What is required — Work through the data below and give the number of lines holding "with", nothing more.

Working data —

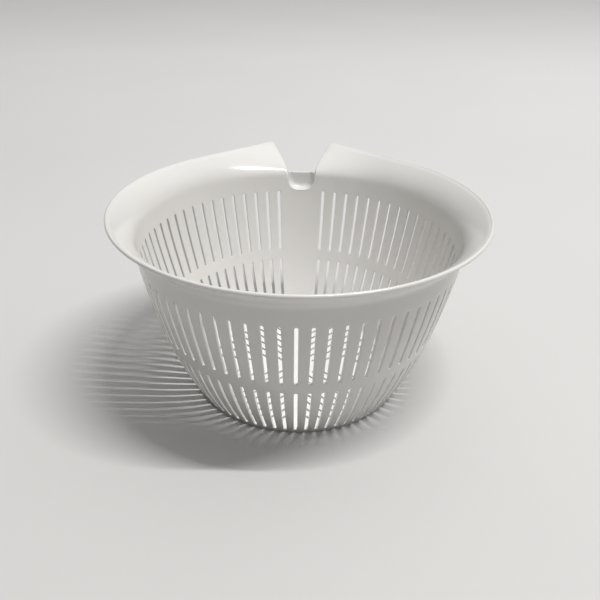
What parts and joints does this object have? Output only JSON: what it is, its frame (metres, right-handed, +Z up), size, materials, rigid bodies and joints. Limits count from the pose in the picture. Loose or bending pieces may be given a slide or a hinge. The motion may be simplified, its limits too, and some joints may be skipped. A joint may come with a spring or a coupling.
{
  "type": "salad spinner basket",
  "caption": "Slotted round basket of a salad spinner with a flared rim, a notched pouring corner, a plain back panel and a slotted flat base.",
  "frame": {"origin": "centre of the foot ring on the standing plane, on the axis of the bowl", "axes": "+Z up along the axis of the bowl, +Y towards the notched pouring corner, +X to the right when seen from the front with the notch at the back"},
  "size_m": [0.2476, 0.2659, 0.13],
  "materials": {
    "white_moulding": "glossy white polypropylene"
  },
  "bodies": {
    "root": {"foot_ring": "white_moulding", "base_plate": "white_moulding", "lower_slot_tier": "white_moulding", "middle_band": "white_moulding", "upper_slot_tier": "white_moulding", "upper_band": "white_moulding", "back_panel": "white_moulding", "notch_pocket": "white_moulding", "rim_flange": "white_moulding", "rim_bead": "white_moulding"}
  },
  "joints": []
}
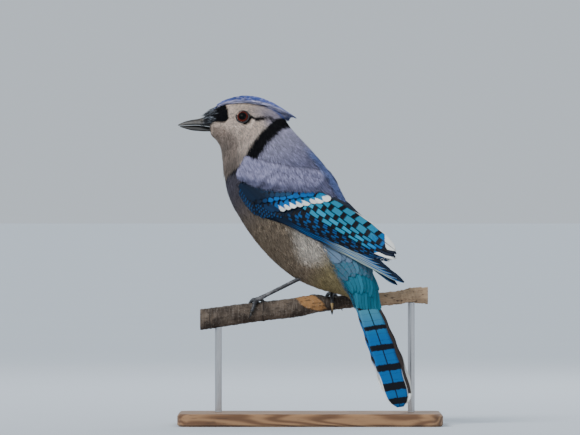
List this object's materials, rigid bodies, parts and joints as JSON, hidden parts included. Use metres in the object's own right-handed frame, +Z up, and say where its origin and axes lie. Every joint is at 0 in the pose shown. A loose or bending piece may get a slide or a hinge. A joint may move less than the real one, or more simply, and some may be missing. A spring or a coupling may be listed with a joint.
{
  "type": "life-size blue jay figure on a perch",
  "caption": "Still life-size blue jay gripping a cut branch, held by two rods over a flat wooden display base.",
  "frame": {"origin": "centre of the base's flat underside", "axes": "+Z up; +X along the branch towards the tail side; the bird's left side faces -Y and its bill points to -X"},
  "size_m": [0.1903, 0.116, 0.2375],
  "materials": {
    "crown_blue": "fine matt feathers with a faint sheen",
    "face_grey": "matt downy feathers",
    "mantle_grey": "matt downy feathers",
    "belly_grey": "matt downy feathers",
    "rump_blue": "matt feathers",
    "wing_blue": "smooth barred feathers with a satin sheen",
    "tail_blue": "smooth barred feathers with a satin sheen",
    "bill_black": "dark horn, half gloss",
    "eye_brown": "wet gloss",
    "leg_black": "scaly skin, half matt",
    "claw_black": "dark horn",
    "bark": "rough bark",
    "base_wood": "oiled, half matt",
    "rod_steel": "brushed"
  },
  "bodies": {
    "root": {"head": "face_grey", "bill_upper": "bill_black", "bill_lower": "bill_black", "eye_left": "eye_brown", "eye_right": "eye_brown", "crest": "crown_blue", "neck": "mantle_grey", "torso": "belly_grey", "rump": "rump_blue", "wing_left": "wing_blue", "wing_right": "wing_blue", "tail": "tail_blue", "perch": "bark", "stand_base": "base_wood", "stand_rod_left": "rod_steel", "stand_rod_right": "rod_steel", "thigh_left": "belly_grey", "tarsus_left": "leg_black", "toe_left_hallux": "leg_black", "claw_left_hallux": "claw_black", "toe_left_inner": "leg_black", "claw_left_inner": "claw_black", "toe_left_middle": "leg_black", "claw_left_middle": "claw_black", "toe_left_outer": "leg_black", "claw_left_outer": "claw_black", "thigh_right": "belly_grey", "tarsus_right": "leg_black", "toe_right_hallux": "leg_black", "claw_right_hallux": "claw_black", "toe_right_inner": "leg_black", "claw_right_inner": "claw_black", "toe_right_middle": "leg_black", "claw_right_middle": "claw_black", "toe_right_outer": "leg_black", "claw_right_outer": "claw_black"}
  },
  "joints": []
}
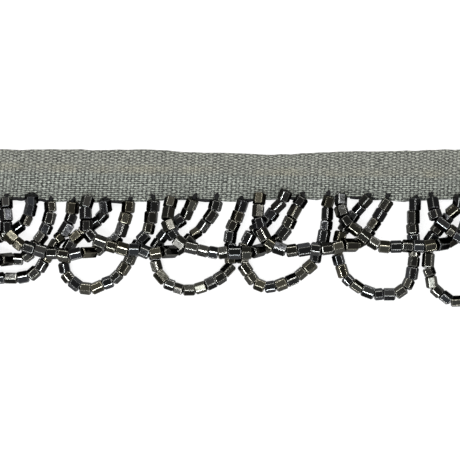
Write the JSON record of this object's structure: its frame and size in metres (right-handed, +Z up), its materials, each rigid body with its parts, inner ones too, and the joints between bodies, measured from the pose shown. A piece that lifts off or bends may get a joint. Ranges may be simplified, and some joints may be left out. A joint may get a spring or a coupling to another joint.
{
  "type": "beaded fringe trim",
  "caption": "Length of narrow woven tape lying flat, with looped strings of black six-sided glass beads sewn along one edge as shallow swags over deeper drops.",
  "frame": {"origin": "middle of the tape's underside, on the surface that the trim lies on", "axes": "+X along the tape, +Y from the loops up to the tape, +Z up from the surface"},
  "size_m": [0.16, 0.0372, 0.0048],
  "materials": {
    "tape_cloth": "matt plain-woven tape",
    "bead_glass": "opaque black glass with a dark metallic lustre"
  },
  "bodies": {
    "root": {"tape": "tape_cloth", "bead_fringe": "bead_glass"}
  },
  "joints": []
}
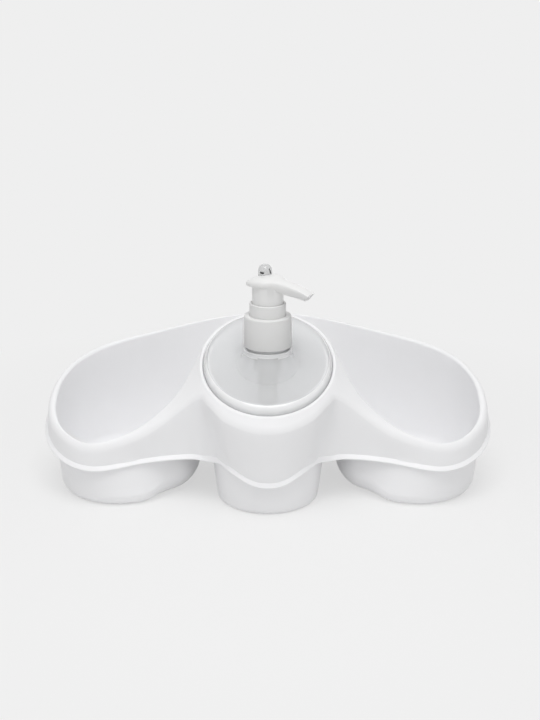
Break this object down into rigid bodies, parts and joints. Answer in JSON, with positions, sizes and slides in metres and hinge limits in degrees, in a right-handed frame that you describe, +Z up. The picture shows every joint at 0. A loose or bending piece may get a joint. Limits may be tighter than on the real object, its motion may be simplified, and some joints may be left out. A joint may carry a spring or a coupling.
{
  "type": "soap pump caddy",
  "caption": "Moulded counter caddy with a deep tapering basin on each side of a round well that holds a clear refillable bottle with a press-down soap pump.",
  "frame": {"origin": "middle of the overall box at the level of the feet, on the surface that the caddy stands on", "axes": "+X along the caddy's length to the right of someone facing its front, +Y to its back, +Z up"},
  "size_m": [0.3, 0.1484, 0.1574],
  "materials": {
    "body_white": "glossy moulded, faint flow marks",
    "bottle_clear": "clear, thin walled",
    "pump_white": "satin moulded",
    "pump_natural": "natural, slightly milky",
    "tube_natural": "translucent, milky",
    "gasket_grey": "soft foam",
    "spring_steel": "bright drawn",
    "knob_clear": "clear, polished"
  },
  "bodies": {
    "caddy": {"caddy_body": "body_white"},
    "bottle": {"bottle": "bottle_clear"},
    "pump": {"pump_housing": "pump_natural", "lock_ring": "pump_white", "neck_gasket": "gasket_grey", "dip_tube": "tube_natural", "return_spring": "spring_steel"},
    "closure": {"closure": "pump_white"},
    "plunger": {"stem": "pump_natural", "valve_rod": "pump_natural"},
    "piston": {"piston": "tube_natural"},
    "head": {"pump_head": "pump_white", "head_knob": "knob_clear"},
    "inlet_ball": {"inlet_ball": "spring_steel"}
  },
  "joints": [
    {"name": "bottle_lift", "type": "slide", "parent": "caddy", "child": "bottle", "axis": [0, 0, 1], "range_m": [0, 0.125]},
    {"name": "pump_lift", "type": "slide", "parent": "bottle", "child": "pump", "axis": [0, 0, 1], "range_m": [0, 0.125]},
    {"name": "closure_turn", "type": "hinge", "parent": "pump", "child": "closure", "pos_m": [0, -0.02825, 0.115], "axis": [0, 0, 1], "continuous": true},
    {"name": "head_press", "type": "slide", "parent": "pump", "child": "plunger", "axis": [0, 0, -1], "range_m": [0, 0.007], "stiffness_N_per_m": 300, "springref_m": -0.006, "deforming": ["return_spring"]},
    {"name": "piston_float", "type": "slide", "parent": "plunger", "child": "piston", "axis": [0, 0, 1], "range_m": [0, 0.0009]},
    {"name": "head_turn", "type": "hinge", "parent": "plunger", "child": "head", "pos_m": [0, -0.02825, 0.14], "axis": [0, 0, 1], "continuous": true},
    {"name": "ball_lift", "type": "slide", "parent": "pump", "child": "inlet_ball", "axis": [0, 0, 1], "range_m": [0, 0.0013]}
  ]
}
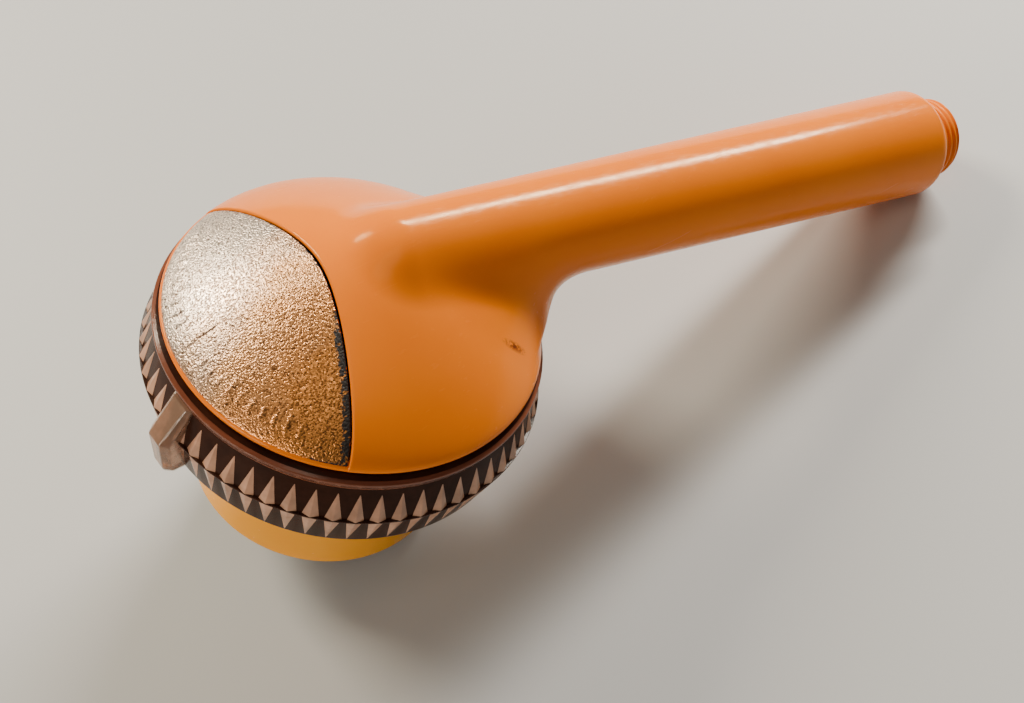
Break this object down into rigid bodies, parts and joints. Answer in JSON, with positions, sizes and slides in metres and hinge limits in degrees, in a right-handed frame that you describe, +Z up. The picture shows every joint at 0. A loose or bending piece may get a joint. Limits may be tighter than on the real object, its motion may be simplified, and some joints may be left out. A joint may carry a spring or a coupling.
{
  "type": "hand shower",
  "caption": "Hand-held shower head with a domed body, turning faceted selector ring, spray cup and hollow handle with a hose thread.",
  "frame": {"origin": "middle of the bounding box, on the surface that the shower lies on", "axes": "+X from the head towards the handle end along the ground, +Z up; the head axis leans 22.27 degrees from +Z towards +X"},
  "size_m": [0.2214, 0.0902, 0.0843],
  "materials": {
    "orange_shell": "glossy, injection moulded",
    "orange_cup": "glossy, injection moulded",
    "badge_metallised": "vacuum metallised plastic, worn, leather-grained",
    "smoky_ring": "clear smoky brown plastic, faceted",
    "inner_plastic": "black moulded plastic",
    "face_plastic": "dark grey moulded plastic",
    "insert_plastic": "brown moulded plastic",
    "rotor_plastic": "white moulded plastic",
    "tube_plastic": "white extruded plastic",
    "steel": "stainless",
    "brass": "turned",
    "rubber": "black sealing rubber"
  },
  "bodies": {
    "shower_head": {"body_shell": "orange_shell", "hose_nipple": "orange_shell", "spray_cup": "orange_cup", "screw_cap": "orange_cup", "badge_plate": "badge_metallised", "valve_housing": "inner_plastic", "spray_chassis": "inner_plastic", "swirl_plate": "inner_plastic", "spray_plate": "face_plastic", "massage_insert": "insert_plastic", "water_tube": "tube_plastic", "inlet_strainer": "steel", "housing_screws": "steel", "centre_screw": "steel", "detent_ball": "steel", "detent_spring": "steel", "turbine_sleeve": "brass", "tube_front_seal": "rubber", "tube_rear_seal": "rubber", "port_seals": "rubber", "post_seal": "rubber", "cup_seal": "rubber"},
    "ring": {"selector_ring": "smoky_ring", "selector_disc": "inner_plastic", "ring_screws": "steel"},
    "rotor": {"turbine": "rotor_plastic"}
  },
  "joints": [
    {"name": "ring_turn", "type": "hinge", "parent": "shower_head", "child": "ring", "pos_m": [-0.06371, 0, 0.04805], "axis": [0.379, 0, 0.9254], "range_deg": [-55, 35]},
    {"name": "turbine_spin", "type": "hinge", "parent": "shower_head", "child": "rotor", "pos_m": [-0.07395, 0, 0.02306], "axis": [0.379, 0, 0.9254], "continuous": true}
  ]
}
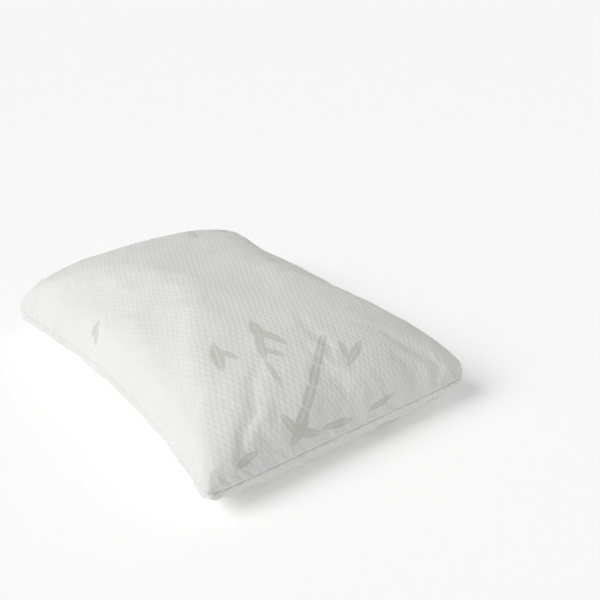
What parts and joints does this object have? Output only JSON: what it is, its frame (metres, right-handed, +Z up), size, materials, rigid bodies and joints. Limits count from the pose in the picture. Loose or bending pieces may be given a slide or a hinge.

Correct output — 14